* [Work instructions] Look through the data below and extract, unchanged, the lines from the one that contains "return nodes" to the one that contains "for member in", both included.
[Begin Source data]
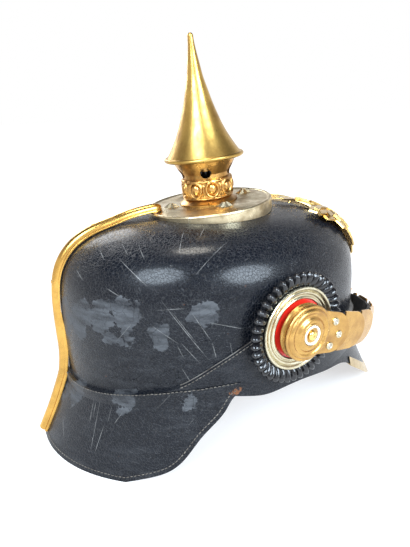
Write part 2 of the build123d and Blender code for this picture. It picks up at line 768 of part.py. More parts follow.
def make_cockade_ring():
    disc = Pos(0, 0, cockade_seat + cockade_disc / 2) * Cylinder(cockade_disc_radius, cockade_disc)
    low = cockade_seat + cockade_disc
    half = fluted_radius * sin(radians(180.0 / flute_count))
    section = [(-half, -flute_root), (half, -flute_root), (half, 0), (0, flute_rise), (-half, 0)]
    flute = extrude(Plane.YZ * make_face(Polyline(*section, close=True)), fluted_radius - fluted_inner_radius)
    wedge_half = radians(180.0 / flute_count)
    reach = 2 * fluted_radius
    corner = (reach * cos(wedge_half), reach * sin(wedge_half))
    wedge = extrude(make_face(Polyline((0, 0), corner, (corner[0], -corner[1]), close=True)), overrun, both=True)
    flute = (Pos(fluted_inner_radius, 0, low) * flute) & wedge
    turns = [360.0 * step / flute_count for step in range(flute_count)]
    body = disc + [Location((0, 0, 0), (0, 0, turn)) * flute for turn in turns]
    body -= Cylinder(bolt_radius + running_fit, overrun)
    return [side_line() * body]


def make_cockade_band():
    low = cockade_seat + cockade_disc
    outer, inner = silver_radius, silver_inner_radius
    edge = low + silver_edge
    crest = ThreePointArc((inner, edge), ((inner + outer) / 2, low + silver_rise), (outer, edge))
    lines = [Line((outer, edge), (outer, low)), Line((outer, low), (inner, low)), Line((inner, low), (inner, edge))]
    band = revolve(Plane.XZ * make_face([line.edge() for line in [crest, *lines]]), axis=Axis.Z)
    return [side_line() * band]


def make_cockade_field():
    low = cockade_seat + cockade_disc
    ring = Cylinder(field_radius, field_sheet) - Cylinder(field_inner_radius, field_sheet)
    return [side_line() * Pos(0, 0, low + field_sheet / 2) * ring]


def strap_line():
    """The right strap's place at its bolt: X runs along the strap and Z stands out."""
    return side_line() * Location((0, 0, 0), (0, 0, -strap_fall))


def tab_under_height(across):
    """Height of the arched tab's underside over the shell, clear of the first scale."""
    low = strap_height + strap_leather + scale_seat + scale_sheet + scale_clearance
    return low + scale_arch * (1 - (2 * across / tab_root_width) ** 2)


def arched_section(half, low, sheet):
    """The section of an arched sheet across the strap."""
    crest = ThreePointArc((-half, low + sheet), (0, low + sheet + scale_arch), (half, low + sheet))
    under = ThreePointArc((-half, low), (0, low + scale_arch), (half, low))
    lines = [Line((-half, low), (-half, low + sheet)), Line((half, low), (half, low + sheet))]
    return make_face([edge.edge() for edge in [crest, under, *lines]])


def tongue(start, shoulder, reach, root, end):
    """A block whose front edge is a rounded tongue."""
    edges = [Line((start, -root), (shoulder, -end)), ThreePointArc((shoulder, -end), (reach, 0), (shoulder, end)),
             Line((shoulder, end), (start, root)), Line((start, root), (start, -root))]
    return extrude(make_face([edge.edge() for edge in edges]), overrun, both=True)


def make_rosette():
    root = tab_root_width / 2
    reach = tab_length + scale_overlap
    sheet = extrude(Plane.YZ * arched_section(root, tab_under_height(root), tab_sheet), 2 * reach)
    tab = sheet & tongue(0, tab_length * scale_shoulder_share, reach, root, tab_end_width / 2)
    collar_foot = cockade_seat + cockade_disc + rosette_collar_gap
    outline = [(bolt_radius + running_fit, collar_foot), (rosette_collar_radius, collar_foot),
               (rosette_collar_radius, rosette_base), (rosette_radius, rosette_base)]
    outline += [(rosette_radius * out, rosette_base + rosette_height * up) for out, up in rosette_step_shares]
    outline += [(bolt_radius + running_fit, rosette_base + rosette_height)]
    tab -= Cylinder(rosette_radius - tab_sheet, overrun)
    return [strap_line() * cut(tab + turned(outline), rivet_pegs(rivet_shank_radius))]


def rivet_spots():
    return [(tab_length * along, tab_root_width * across) for along, across in rivet_places]


def rivet_pegs(radius):
    return [Pos(along, across, 0) * Cylinder(radius, overrun) for along, across in rivet_spots()]


def make_tab_rivets():
    rivets = []
    for along, across in rivet_spots():
        top = tab_under_height(max(abs(across) - rivet_radius, 0)) + tab_sheet
        shank = Pos(0, 0, (top + strap_height) / 2) * Cylinder(rivet_shank_radius, top - strap_height)
        rivet = shank + Pos(0, 0, top) * button(rivet_radius, rivet_rise)
        rivets.append(strap_line() * Pos(along, across, 0) * rivet)
    return rivets


def make_tab_leather():
    height = tab_under_height(tab_root_width / 2) - strap_height
    width = tab_end_width - 2 * leather_margin
    length = tab_length - hinge_gap / 2
    leather = Pos(length / 2, 0, strap_height + height / 2) * Box(length, width, height)
    leather -= Cylinder(rosette_radius + seam_gap, overrun)
    clear = Pos(tab_length, 0, strap_height + strap_leather + overrun / 2) * Box(2 * scale_overlap, overrun, overrun)
    return [strap_line() * cut(leather - clear, rivet_pegs(rivet_shank_radius))]


def turns():
    return [first_turn + turn_step * step for step in range(scale_count)]


def scale_pitch():
    """Length of a link, so that the two straps meet in the middle."""
    total = 0.0
    along = 0.0
    inward = 0.0
    for turn in turns():
        total += turn
        along += cos(radians(total))
        inward += sin(radians(total))
    turn = radians(cockade_turn)
    forward = cos(radians(strap_fall)) * sin(turn)
    start = (strap_line() * Pos(tab_length, 0, strap_height)).position
    return (-strap_end_gap / 2 - start.X) / (along * forward + inward * cos(turn))


def link_places():
    """Where each link of the right strap starts: X along the link, Z outward."""
    place = strap_line() * Pos(tab_length, 0, strap_height)
    places = []
    for turn in turns():
        place = place * Location((0, 0, 0), (0, turn, 0))
        places.append(place)
        place = place * Pos(scale_pitch(), 0, 0)
    return places


def link_width(index):
    return tab_end_width + (scale_end_width - tab_end_width) * index / scale_count


def make_chin_scale(index, place):
    """An arched scale whose rounded front edge lies over the next scale."""
    last = index == scale_count - 1
    width = link_width(index)
    length = scale_pitch() - (strap_end_length + scale_overlap if last else 0)
    reach = length + scale_overlap
    slope = (scale_sheet + scale_clearance) / scale_pitch()
    section = arched_section(width / 2, strap_leather + scale_seat, scale_sheet)
    tilt = degrees(atan(slope))
    sheet = Location((0, 0, 0), (0, -tilt, 0)) * extrude(Plane.YZ * section, 2 * reach)
    outline = tongue(hinge_gap, length * scale_shoulder_share, reach, width / 2, link_width(index + 1) / 2)
    return [place * (sheet & outline)]


def make_strap_leather(index, place):
    width = link_width(index + 1) - 2 * leather_margin
    length = scale_pitch() - hinge_gap
    middle = Pos(scale_pitch() / 2, 0, strap_leather / 2)
    return [place * middle * Box(length, width, strap_leather)]


def strap_end():
    """The middle of the bare end of the last link's leather."""
    return link_places()[-1] * Pos(scale_pitch() - hinge_gap / 2 - strap_end_length / 2, 0, 0)


def make_buckle():
    width = link_width(scale_count) + 2 * buckle_margin
    length = strap_end_length - 2 * hinge_gap
    height = strap_leather + seam_gap + buckle_height / 2
    frame = Box(length, width, buckle_height) - Box(length - 2 * buckle_bar, width - 2 * buckle_bar, buckle_height)
    tongue = Box(length - buckle_bar, buckle_bar, buckle_height)
    return [strap_end() * Pos(0, 0, height) * (frame + tongue)]


def make_strap_tip():
    width = link_width(scale_count) - 2 * leather_margin
    length = strap_end_length - 2 * hinge_gap
    shell = Box(length, width + 2 * tip_brass, strap_leather + 2 * tip_brass) - Box(2 * length, width, strap_leather)
    return [mirror(strap_end() * Pos(0, 0, strap_leather / 2) * shell, about=Plane.YZ)]


def bolt_top():
    return rosette_base + rosette_height + rosette_collar_gap


def make_rosette_bolt():
    foot = shell_wall + side_nut_gap + side_nut_height + bolt_end
    shank = Pos(0, 0, (bolt_top() - foot) / 2) * Cylinder(bolt_radius, bolt_top() + foot)
    head = Pos(0, 0, bolt_top() + bolt_head_height / 2) * Cylinder(bolt_head_radius, bolt_head_height)
    ball = Pos(0, 0, bolt_top() + bolt_head_height) * button(bolt_ball_radius, bolt_ball_rise)
    return [side_line() * (shank + head + ball)]


def make_rosette_nut():
    nut = hexagon_nut(side_nut_radius, side_nut_height, bolt_radius)
    return [side_line() * Pos(0, 0, -shell_wall - side_nut_gap) * nut]


def make_sweatband():
    def oval(inset, height):
        return Pos(0, 0, height) * Ellipse(shell_half_width - inset, shell_half_length - inset)
    foot, head = shell_rim_height, sweatband_top_height
    outer = loft([oval(sweatband_foot, foot), oval(sweatband_head, head)], ruled=True)
    leather = sweatband_leather
    inner = loft([oval(sweatband_foot + leather, foot), oval(sweatband_head + leather, head)], ruled=True)
    return [outer - inner]


def make_liner():
    share = narrow_share(-liner_inset)
    body = round_sheet(-liner_inset, -liner_inset - liner_leather, liner_foot_height)
    hole = extrude(Ellipse(finger_hole_radius / share, finger_hole_radius), 2 * overrun)
    body -= Pos(0, 0, shell_belt_height) * hole
    slot_place = Pos(shell_half_length / 2, 0, finger_slot_height + overrun / 2)
    slot = slot_place * Box(shell_half_length, finger_slot, overrun)
    turns_round = [360.0 * (step + 1 / 2) / liner_fingers for step in range(liner_fingers)]
    slots = [Location((0, 0, 0), (0, 0, turn)) * slot for turn in turns_round]
    return [narrowed(cut(body, slots), -liner_inset)]


def side_nodes(name, solids):
    """The same piece for the wearer's right and left side."""
    mirrored = [mirror(solid, about=Plane.YZ) for solid in solids]
    return {name.replace("SIDE", "right"): solids, name.replace("SIDE", "left"): mirrored}


def make_nodes():
    visor = make_front_visor()
    nodes = {"shell": make_shell(), "neck_guard": make_neck_guard(), "neck_guard_lining": make_guard_lining(),
             "front_visor": visor, "front_visor_lining": make_visor_lining(),
             "front_visor_trim": make_visor_trim(visor[0]), "rear_spine": make_rear_spine(),
             "spine_screws": make_spine_screws(), "top_plate": make_top_plate(), "star_studs": make_star_studs(),
             "crown_nuts": make_crown_nuts(), "spike_neck": make_spike_neck(), "egg_band": make_egg_band(),
             "spike_socket": make_spike_socket(), "spike": make_spike(), "spike_stem": make_spike_stem(),
             "front_plate": make_front_plate(), "front_plate_posts": make_eagle_posts(),
             "rosette_bolts": both_sides(make_rosette_bolt()), "rosette_nuts": both_sides(make_rosette_nut()),
             "sweatband": make_sweatband(), "liner": make_liner(), "buckle": make_buckle(),
             "strap_tip": make_strap_tip()}
    nodes.update(side_nodes("cockade_ring_SIDE", make_cockade_ring()))
    nodes.update(side_nodes("cockade_band_SIDE", make_cockade_band()))
    nodes.update(side_nodes("cockade_field_SIDE", make_cockade_field()))
    nodes.update(side_nodes("rosette_SIDE", make_rosette()))
    nodes.update(side_nodes("tab_rivets_SIDE", make_tab_rivets()))
    nodes.update(side_nodes("tab_leather_SIDE", make_tab_leather()))
    for index, place in enumerate(link_places()):
        nodes.update(side_nodes(f"chin_scale_SIDE_{index + 1}", make_chin_scale(index, place)))
        nodes.update(side_nodes(f"strap_leather_SIDE_{index + 1}", make_strap_leather(index, place)))
    return nodes


if __name__ == "__main__":
    for name, solids in make_nodes().items():
        export_step(Compound(children=[solid for piece in solids for solid in piece.solids()]), f"parts/{name}.step")
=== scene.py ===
# %% [markdown]
# # A leather helmet with a brass spike
# The helmet's hard parts are already modelled to size: the leather bodies, the
# spike, the front plate and the chin scales. This lesson gives each of them its
# finish, and adds what a maker does last: turned and pressed brass, rivets, thread
# and worn edges. Finishes are in metres, so a scratch has the size it has on a real
# one. Sections of turned pieces are in millimetres, as in a lathe drawing.

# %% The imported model
import bpy
import bmesh
import json
import math
from mathutils import Matrix, Vector
from mathutils.bvhtree import BVHTree

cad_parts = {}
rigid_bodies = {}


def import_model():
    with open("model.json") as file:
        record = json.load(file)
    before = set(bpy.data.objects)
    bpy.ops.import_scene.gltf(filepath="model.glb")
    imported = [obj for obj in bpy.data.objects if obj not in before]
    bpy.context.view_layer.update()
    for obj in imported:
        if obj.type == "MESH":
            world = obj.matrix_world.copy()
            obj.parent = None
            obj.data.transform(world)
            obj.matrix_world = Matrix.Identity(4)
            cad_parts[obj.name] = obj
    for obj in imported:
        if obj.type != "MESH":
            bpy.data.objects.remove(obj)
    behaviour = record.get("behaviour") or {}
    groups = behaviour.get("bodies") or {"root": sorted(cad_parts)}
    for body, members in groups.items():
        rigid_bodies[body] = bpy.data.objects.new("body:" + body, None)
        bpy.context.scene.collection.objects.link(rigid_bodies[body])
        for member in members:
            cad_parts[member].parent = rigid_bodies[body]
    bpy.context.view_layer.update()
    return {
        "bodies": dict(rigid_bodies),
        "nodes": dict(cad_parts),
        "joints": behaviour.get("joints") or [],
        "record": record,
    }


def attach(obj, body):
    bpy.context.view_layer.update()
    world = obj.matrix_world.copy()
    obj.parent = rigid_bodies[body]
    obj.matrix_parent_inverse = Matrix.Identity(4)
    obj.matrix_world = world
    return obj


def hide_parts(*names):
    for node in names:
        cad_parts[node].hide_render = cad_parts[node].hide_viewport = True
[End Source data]
* [Output of the exercise]
    return nodes


if __name__ == "__main__":
    for name, solids in make_nodes().items():
        export_step(Compound(children=[solid for piece in solids for solid in piece.solids()]), f"parts/{name}.step")
=== scene.py ===
# %% [markdown]
# # A leather helmet with a brass spike
# The helmet's hard parts are already modelled to size: the leather bodies, the
# spike, the front plate and the chin scales. This lesson gives each of them its
# finish, and adds what a maker does last: turned and pressed brass, rivets, thread
# and worn edges. Finishes are in metres, so a scratch has the size it has on a real
# one. Sections of turned pieces are in millimetres, as in a lathe drawing.

# %% The imported model
import bpy
import bmesh
import json
import math
from mathutils import Matrix, Vector
from mathutils.bvhtree import BVHTree

cad_parts = {}
rigid_bodies = {}


def import_model():
    with open("model.json") as file:
        record = json.load(file)
    before = set(bpy.data.objects)
    bpy.ops.import_scene.gltf(filepath="model.glb")
    imported = [obj for obj in bpy.data.objects if obj not in before]
    bpy.context.view_layer.update()
    for obj in imported:
        if obj.type == "MESH":
            world = obj.matrix_world.copy()
            obj.parent = None
            obj.data.transform(world)
            obj.matrix_world = Matrix.Identity(4)
            cad_parts[obj.name] = obj
    for obj in imported:
        if obj.type != "MESH":
            bpy.data.objects.remove(obj)
    behaviour = record.get("behaviour") or {}
    groups = behaviour.get("bodies") or {"root": sorted(cad_parts)}
    for body, members in groups.items():
        rigid_bodies[body] = bpy.data.objects.new("body:" + body, None)
        bpy.context.scene.collection.objects.link(rigid_bodies[body])
        for member in members:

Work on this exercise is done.